Systems are becoming available having performance tradeoffs that are nightmarishly complex compared to those of a von Neumann machine running a single program. The world is becoming populated with hypercubes, Connection Machines, shared-memory multi-procesors, special-purpose systolic arrays, vectorizing super-computers, neural-net simulators, and millions of personal computers. More and more, these are being linked by local area networks, satellites, phones, packet radio, optical fiber, and people carrying floppy disks. Machines in the personal-computer price range will become powerful multi-processor systems with diverse hardware and software linked to a larger world of even greater diversity. Later, with the eventual development of molecular machines able to direct molecular assembly (the basis of nanotechnology) [11], we can anticipate the development of desktop machines with a computational power greater than that of a billion of today's mainframe computers [12,13].

One might try to assign machine resources to tasks through an operating system using fixed, general rules, but in large systems with heterogeneous hardware and software, this seems doomed to gross inefficiency. Knowledge of tradeoffs and priorities will be distributed among thousands of programmers, and this knowledge will best be embodied in their programs. Computers are becoming too complex for central planning, with its bottlenecks in computation and knowledge acquisition. It seems that we need to apply "methods of utilizing more knowledge and resources than any one mind is aware of." These methods can yield a productive spontaneous order through decentralized planning-through the application of local knowledge and local computational resources to local decisions, guided by non-local market prices. Instead of designing rules that embody fixed decisions, we need to design rules that enable flexible decisionmaking.

Markets are a form of "evolutionary ecosystem" [I], and such systems can be powerful generators of spontaneous order: consider the intricate, undesigned order of the rain forest or the computer industry. The use of market mechanisms can yield orderly systems beyond the ability of any individual to plan, implement, or understand. What is more, the shaping force of consumer choice can make computational market ecosystems serve human purposes, potentially better than anything programmers could plan or understand. This increase in our power to utilize knowledge and resources may prove essential, if we are to harness the power of large computational systems.

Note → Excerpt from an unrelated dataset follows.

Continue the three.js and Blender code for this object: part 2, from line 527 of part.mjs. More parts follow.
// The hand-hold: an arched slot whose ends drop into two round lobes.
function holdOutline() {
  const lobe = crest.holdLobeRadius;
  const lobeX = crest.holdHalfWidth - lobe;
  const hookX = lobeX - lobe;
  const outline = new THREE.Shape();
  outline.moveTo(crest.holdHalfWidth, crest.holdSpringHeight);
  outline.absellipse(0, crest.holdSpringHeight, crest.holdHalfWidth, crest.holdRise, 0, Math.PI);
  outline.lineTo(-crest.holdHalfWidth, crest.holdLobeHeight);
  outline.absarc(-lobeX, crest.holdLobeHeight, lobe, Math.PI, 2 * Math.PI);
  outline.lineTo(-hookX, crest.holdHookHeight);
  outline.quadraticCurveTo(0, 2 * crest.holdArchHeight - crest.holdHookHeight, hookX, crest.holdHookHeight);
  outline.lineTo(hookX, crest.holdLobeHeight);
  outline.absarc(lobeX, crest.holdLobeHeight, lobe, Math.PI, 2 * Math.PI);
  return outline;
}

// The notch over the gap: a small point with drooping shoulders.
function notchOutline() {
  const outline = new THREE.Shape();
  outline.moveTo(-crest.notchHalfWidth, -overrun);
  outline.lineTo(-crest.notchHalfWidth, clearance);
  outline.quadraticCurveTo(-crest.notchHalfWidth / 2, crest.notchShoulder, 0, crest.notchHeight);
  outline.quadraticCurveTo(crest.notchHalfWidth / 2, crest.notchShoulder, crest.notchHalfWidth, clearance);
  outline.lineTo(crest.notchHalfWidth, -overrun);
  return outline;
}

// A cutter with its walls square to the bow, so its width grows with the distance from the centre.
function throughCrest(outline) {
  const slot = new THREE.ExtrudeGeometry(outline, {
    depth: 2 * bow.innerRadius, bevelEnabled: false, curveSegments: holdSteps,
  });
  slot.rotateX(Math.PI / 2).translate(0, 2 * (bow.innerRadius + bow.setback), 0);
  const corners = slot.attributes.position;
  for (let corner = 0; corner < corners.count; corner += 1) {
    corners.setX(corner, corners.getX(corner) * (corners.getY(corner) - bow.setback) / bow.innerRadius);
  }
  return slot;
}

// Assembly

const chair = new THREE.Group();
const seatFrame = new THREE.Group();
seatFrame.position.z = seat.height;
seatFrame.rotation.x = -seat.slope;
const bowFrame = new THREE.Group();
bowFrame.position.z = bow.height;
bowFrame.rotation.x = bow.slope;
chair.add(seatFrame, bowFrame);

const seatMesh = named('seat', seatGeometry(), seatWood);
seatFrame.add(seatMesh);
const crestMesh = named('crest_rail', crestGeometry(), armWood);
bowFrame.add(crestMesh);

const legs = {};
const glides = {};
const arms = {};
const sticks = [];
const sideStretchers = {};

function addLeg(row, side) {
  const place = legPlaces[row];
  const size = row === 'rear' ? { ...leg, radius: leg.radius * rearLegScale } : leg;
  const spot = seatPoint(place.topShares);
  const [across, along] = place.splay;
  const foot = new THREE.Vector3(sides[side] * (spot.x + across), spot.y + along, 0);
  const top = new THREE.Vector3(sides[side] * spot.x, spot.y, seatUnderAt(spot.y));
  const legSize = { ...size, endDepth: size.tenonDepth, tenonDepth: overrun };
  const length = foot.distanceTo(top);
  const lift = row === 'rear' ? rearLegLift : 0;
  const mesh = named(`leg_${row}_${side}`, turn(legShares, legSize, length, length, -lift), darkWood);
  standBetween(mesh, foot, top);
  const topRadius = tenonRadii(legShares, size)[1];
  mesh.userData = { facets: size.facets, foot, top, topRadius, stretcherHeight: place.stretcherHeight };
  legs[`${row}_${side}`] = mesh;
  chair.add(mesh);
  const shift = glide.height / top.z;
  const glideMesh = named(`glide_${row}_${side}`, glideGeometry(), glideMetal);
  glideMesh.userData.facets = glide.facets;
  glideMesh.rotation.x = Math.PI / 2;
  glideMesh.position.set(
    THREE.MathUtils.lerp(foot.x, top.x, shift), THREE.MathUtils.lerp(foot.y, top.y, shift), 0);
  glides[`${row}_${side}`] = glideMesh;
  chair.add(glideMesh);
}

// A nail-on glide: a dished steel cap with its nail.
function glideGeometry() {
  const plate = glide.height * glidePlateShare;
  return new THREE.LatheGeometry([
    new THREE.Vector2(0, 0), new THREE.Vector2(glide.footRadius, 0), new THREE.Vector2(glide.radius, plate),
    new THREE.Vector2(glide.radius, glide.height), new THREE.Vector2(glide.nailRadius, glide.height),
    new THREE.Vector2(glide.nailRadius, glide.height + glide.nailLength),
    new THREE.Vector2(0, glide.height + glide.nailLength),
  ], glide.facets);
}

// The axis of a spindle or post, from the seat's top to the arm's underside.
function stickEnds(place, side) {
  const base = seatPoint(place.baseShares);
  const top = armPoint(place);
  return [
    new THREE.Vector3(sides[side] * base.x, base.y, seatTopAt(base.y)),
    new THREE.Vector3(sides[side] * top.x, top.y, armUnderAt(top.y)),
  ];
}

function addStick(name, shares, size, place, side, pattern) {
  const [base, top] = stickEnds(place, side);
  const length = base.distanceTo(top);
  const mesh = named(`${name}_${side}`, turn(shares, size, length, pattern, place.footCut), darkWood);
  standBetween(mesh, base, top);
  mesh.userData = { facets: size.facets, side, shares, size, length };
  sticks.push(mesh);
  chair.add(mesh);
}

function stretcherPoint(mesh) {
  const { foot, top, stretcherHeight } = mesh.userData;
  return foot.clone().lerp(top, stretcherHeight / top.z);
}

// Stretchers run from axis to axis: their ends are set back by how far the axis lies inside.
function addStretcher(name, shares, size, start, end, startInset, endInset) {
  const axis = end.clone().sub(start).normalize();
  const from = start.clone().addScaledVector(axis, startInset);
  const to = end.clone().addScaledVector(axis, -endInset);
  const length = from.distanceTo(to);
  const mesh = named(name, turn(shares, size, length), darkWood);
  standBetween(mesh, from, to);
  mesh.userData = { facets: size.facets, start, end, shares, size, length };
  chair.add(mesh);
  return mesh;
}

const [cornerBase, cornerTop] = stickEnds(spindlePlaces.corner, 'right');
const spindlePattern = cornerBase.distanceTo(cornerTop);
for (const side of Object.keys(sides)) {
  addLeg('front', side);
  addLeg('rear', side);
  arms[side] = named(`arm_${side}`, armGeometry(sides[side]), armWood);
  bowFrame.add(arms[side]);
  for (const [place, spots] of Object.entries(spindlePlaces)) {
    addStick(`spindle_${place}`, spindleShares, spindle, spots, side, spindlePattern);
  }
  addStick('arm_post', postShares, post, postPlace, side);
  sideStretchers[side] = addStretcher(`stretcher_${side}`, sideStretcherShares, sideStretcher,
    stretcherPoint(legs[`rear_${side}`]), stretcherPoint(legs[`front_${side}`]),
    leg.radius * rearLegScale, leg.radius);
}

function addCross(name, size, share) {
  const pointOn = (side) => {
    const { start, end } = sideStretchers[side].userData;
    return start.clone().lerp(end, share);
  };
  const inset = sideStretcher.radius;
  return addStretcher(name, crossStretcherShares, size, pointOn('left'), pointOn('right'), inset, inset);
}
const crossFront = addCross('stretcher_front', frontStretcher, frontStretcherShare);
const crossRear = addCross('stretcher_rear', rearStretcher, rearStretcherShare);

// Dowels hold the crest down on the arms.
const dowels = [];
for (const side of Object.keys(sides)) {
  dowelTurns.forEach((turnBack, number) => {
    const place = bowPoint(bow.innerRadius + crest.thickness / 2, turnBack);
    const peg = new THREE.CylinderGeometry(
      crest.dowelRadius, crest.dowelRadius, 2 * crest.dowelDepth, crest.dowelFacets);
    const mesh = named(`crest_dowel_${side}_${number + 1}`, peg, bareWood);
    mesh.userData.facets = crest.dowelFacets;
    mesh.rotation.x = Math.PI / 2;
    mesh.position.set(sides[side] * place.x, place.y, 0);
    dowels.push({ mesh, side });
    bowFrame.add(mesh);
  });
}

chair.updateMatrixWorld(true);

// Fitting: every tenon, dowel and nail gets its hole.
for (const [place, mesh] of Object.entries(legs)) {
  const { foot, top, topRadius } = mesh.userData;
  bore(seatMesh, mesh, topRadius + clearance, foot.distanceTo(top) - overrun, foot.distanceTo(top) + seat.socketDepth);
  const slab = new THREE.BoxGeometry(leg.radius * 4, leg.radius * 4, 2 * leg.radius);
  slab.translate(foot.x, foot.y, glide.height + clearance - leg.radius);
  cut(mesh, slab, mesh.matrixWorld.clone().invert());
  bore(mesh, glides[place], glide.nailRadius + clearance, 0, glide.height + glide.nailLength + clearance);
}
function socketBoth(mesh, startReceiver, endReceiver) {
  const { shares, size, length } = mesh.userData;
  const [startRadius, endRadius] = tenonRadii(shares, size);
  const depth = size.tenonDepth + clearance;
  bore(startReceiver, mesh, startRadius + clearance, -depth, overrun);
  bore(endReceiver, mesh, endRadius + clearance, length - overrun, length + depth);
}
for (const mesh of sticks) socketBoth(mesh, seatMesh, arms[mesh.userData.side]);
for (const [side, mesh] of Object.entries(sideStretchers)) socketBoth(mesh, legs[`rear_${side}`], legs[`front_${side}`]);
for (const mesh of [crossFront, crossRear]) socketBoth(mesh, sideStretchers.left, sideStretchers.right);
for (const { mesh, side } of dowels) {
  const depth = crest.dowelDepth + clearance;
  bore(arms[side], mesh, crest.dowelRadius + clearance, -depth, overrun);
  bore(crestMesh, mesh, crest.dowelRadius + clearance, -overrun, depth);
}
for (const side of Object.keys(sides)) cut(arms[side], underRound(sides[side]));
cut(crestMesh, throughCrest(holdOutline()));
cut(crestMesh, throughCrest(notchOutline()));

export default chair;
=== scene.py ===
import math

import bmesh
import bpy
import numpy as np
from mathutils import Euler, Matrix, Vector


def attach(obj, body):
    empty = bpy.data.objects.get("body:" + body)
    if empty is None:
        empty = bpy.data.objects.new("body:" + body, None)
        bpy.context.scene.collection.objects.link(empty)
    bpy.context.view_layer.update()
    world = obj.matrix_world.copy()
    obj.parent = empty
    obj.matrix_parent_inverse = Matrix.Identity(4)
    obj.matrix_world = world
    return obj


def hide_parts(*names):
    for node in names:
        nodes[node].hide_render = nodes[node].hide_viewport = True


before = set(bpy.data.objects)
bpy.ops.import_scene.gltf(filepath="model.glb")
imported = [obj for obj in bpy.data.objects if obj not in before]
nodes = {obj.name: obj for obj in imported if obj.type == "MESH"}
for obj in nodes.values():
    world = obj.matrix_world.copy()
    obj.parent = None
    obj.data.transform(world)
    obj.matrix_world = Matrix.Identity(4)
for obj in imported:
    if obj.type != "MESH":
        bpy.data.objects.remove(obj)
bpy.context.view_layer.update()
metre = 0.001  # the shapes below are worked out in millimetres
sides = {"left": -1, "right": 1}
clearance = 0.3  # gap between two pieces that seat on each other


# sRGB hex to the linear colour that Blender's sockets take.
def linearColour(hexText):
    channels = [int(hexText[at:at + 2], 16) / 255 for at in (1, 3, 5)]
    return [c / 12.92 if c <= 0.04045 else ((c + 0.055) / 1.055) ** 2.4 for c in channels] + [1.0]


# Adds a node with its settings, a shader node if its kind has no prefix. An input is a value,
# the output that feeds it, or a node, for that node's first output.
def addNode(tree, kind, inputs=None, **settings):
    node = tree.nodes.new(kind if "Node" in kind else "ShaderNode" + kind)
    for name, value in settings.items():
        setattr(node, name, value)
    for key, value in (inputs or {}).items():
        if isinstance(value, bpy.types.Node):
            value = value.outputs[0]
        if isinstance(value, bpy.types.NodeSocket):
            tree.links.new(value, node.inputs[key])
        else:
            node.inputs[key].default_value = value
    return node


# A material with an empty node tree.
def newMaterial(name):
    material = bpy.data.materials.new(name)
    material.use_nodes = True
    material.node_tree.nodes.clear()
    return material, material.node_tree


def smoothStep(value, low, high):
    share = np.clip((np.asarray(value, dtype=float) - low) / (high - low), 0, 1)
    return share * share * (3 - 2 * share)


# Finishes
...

3.5. Command and price mechanisms

An economist thinks of the economic system as being co-ordinated by the price mechanism. . . .Within a firm, the description does not fit at all. . . .It is clear that these are alternative methods of co-ordinating production. . . .if production is regulated by price movements. . .why is there any organization?

----------------------------------R. H. Coase, 1937 [14]

Coase asks, "Why are there firms?". Firms are economic organizations that typically make little use of market mechanisms internally. If reliance on market forces always produced more efficient use of resources, one would expect that systems of individuals interacting as free-lance traders would consistently out-compete firms, which therefore would not exist. In reality, however, firms are viable; analogous results seem likely in computational markets.

Market transactions typically incur higher overhead costs than do transactions inside firms [14,15]. These transaction costs (in both human and computational markets) are associated with advertising, negotiation, accounting, and problems of establishing adequate trust-typically, inside a firm, matching consumers with producers does not require advertising, instructions do not require negotiation, movement of goods does not require invoices and funds transfer, and coworkers share an interest in their joint success. Firms lower the high overhead cost of market transactions among numerous small entities by bundling them together into fewer, larger entities. Not only does this save costs on what are now internal transactions, but by creating larger entities, it raises the size of typical transactions, making relatively fixed per-transaction overhead costs a proportionally smaller burden. (For small enough transactions, even the simplest accounting would be too expensive.)

Scale and Transaction Costs

Similar considerations hold among computational objects. For small enough objects and transactions, the cost of accounting and negotiations will overwhelm any advantages that may result from making flexible, price-sensitive tradeoffs. For large enough objects and trans- actions, however, these overhead costs will be small in percentage terms; the benefits of market mechanisms may then be worth the cost. At an intermediate scale, negotiation will be too expensive, but accounting will help guide planning. These scale effects will encourage the aggregation of small, simple objects into "firms" with low-overhead rules for division of income among their participants.

Size thresholds for accounting and negotiations will vary with situations and implementation techniques [16]. Market competition will tune these thresholds, providing incentives to choose the most efficient scale on which to apply central-planning methods to computation.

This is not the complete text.